Monday, March 19, 2007

Unconditional Love



Last night my mascara ran all over striped golden pillow cases and the white cardigan sweater of my gaurdian angel. She has black hair and wears jean skirts. She loves pineapples and Jesus and makes me want to have faith again. Sitting around a card table and the church congregation of mothers and fathers and children and college kids laughed about undeserved spankings and walking their daughters down the aisle and memories of being a family. They love eachother unconditionally while we eat lemon cake and sing happy birthday. They forgive my mistakes and welcome me with open arms. When they hold me I can't help but cry because I don't deserve to be held like that. I have never been held like that. I didn't know how much I longed for someone to hold me like that. To stroke my blonde hair and whisper in my ear that they were proud of me. That I was strong. That I was beautiful. That they would to take care of me. That I was safe. That I didn't deserve the things in my life and that


it wasn't my fault.


I didn't know how long I had been doing the holding. How long I had been doing the whispering. I look at their modest sweaters and jean skirts, long unbrushed grey hair, silver cross necklaces, unpolished fingernails, compassionate eyes. I look at them and sob because my family has never known this beauty. Oh yes, they love. But they love in rated R movies and well meant lies and self centered motives. They love in new jaguar convertibles and beautiful whores at our dinner table and fifty dollar bills. Their love is messy and unclean and broken. I have never known dinners like the one i had last night. My brother and sister have never known dinners like the one I had last night. Never known love like the love that I was showered with. Pure. Whole. A love that doesnt ask for anything in return.

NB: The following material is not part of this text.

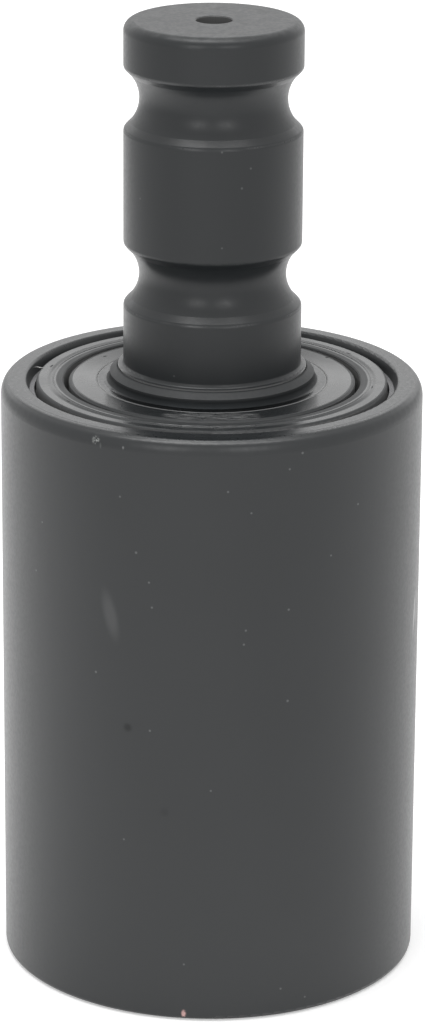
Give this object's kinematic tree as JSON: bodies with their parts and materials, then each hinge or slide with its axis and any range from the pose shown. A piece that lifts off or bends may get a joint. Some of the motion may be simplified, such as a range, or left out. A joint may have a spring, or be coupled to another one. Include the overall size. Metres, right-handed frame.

I have been in the darkness for so long that when these people bathed me in light I wanted to run. My body is trembling because in three hours from now I will know if I can finally come home or if my pretty words i spent so long to write were not enough. Please


Please let them be enough.

2 comments:

Diandra said...

I am amazed by your prolific way of writing exactly what you are feeling in such a simple, straightforward manner. I admire it. I wish I could say what I was feeling as easily as you make it look.

I relate a lot to SO much of what you have written today, and yesterday too. I can't believe it because I feel like you have taken words out of my mind. I don't even know you, and I understand something about a simple yet complicated feeling.

I pray your words are enough. They should be more than enough. God already says we are enough, that we are worth it.

Anonymous said...

I'm enjoying your writing Mallory—both the style and the content. A shame there is so much angst and pain in your life (to the reader at least), but it’s making good art. Keep it up!